>>>

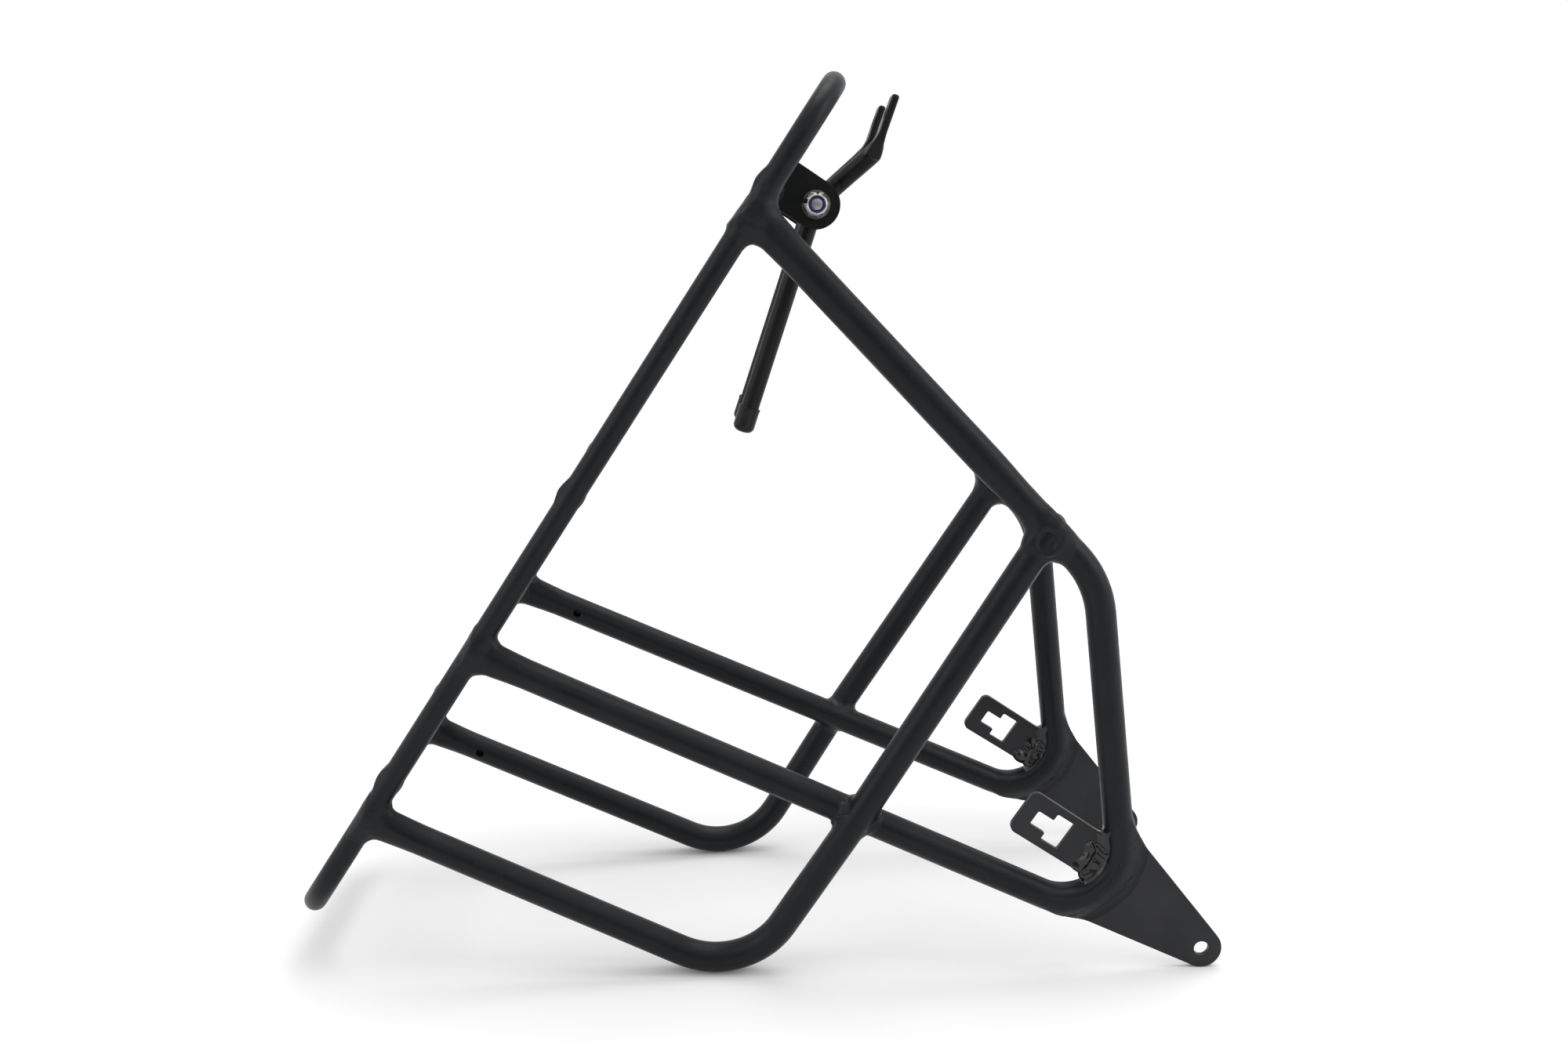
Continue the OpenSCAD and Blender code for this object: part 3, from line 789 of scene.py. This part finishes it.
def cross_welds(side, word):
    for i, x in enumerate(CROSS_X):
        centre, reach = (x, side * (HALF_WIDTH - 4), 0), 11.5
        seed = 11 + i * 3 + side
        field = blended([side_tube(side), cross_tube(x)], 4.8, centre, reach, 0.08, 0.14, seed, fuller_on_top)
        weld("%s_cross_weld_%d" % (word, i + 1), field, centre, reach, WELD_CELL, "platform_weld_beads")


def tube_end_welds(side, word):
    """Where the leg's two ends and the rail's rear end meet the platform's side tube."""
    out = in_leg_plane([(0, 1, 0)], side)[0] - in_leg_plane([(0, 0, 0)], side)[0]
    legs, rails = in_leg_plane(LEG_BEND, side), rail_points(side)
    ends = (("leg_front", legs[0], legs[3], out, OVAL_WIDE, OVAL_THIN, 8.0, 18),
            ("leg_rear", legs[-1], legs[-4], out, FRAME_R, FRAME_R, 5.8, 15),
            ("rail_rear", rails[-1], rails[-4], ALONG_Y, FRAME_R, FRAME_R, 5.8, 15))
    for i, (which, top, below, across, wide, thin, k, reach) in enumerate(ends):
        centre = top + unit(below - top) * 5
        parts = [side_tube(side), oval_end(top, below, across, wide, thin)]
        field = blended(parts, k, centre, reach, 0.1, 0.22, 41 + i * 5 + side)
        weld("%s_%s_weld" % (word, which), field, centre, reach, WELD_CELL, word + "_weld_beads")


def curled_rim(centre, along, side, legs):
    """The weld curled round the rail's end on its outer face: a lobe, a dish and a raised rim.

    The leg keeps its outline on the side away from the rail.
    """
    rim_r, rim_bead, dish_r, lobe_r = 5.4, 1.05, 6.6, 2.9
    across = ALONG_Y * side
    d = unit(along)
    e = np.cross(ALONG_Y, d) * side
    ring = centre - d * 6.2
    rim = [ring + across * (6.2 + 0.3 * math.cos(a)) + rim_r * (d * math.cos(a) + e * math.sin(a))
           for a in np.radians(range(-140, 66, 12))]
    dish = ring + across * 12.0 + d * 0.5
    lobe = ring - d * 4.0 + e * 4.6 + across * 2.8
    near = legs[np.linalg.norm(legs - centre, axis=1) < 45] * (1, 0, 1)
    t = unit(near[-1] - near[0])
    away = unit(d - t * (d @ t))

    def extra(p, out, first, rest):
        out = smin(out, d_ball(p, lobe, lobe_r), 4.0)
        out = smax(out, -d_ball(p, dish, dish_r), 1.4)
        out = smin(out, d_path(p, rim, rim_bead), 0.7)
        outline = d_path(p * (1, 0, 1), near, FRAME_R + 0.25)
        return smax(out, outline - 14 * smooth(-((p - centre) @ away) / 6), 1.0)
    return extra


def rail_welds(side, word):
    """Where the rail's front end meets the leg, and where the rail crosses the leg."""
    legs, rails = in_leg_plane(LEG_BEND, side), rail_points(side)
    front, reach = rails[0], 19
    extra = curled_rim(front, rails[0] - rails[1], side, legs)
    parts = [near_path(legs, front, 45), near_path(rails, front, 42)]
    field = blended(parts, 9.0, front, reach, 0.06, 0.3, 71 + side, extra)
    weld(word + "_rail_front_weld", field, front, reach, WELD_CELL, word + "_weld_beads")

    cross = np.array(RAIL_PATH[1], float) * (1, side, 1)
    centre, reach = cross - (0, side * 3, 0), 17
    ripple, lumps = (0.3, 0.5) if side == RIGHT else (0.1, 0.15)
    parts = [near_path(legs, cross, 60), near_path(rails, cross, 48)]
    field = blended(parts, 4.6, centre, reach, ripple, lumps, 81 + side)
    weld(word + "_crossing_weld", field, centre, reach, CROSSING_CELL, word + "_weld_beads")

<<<

[Your task]
Check each line of the material above for "from" and say how many lines contain it, giving the number alone.

[Exercise response]
2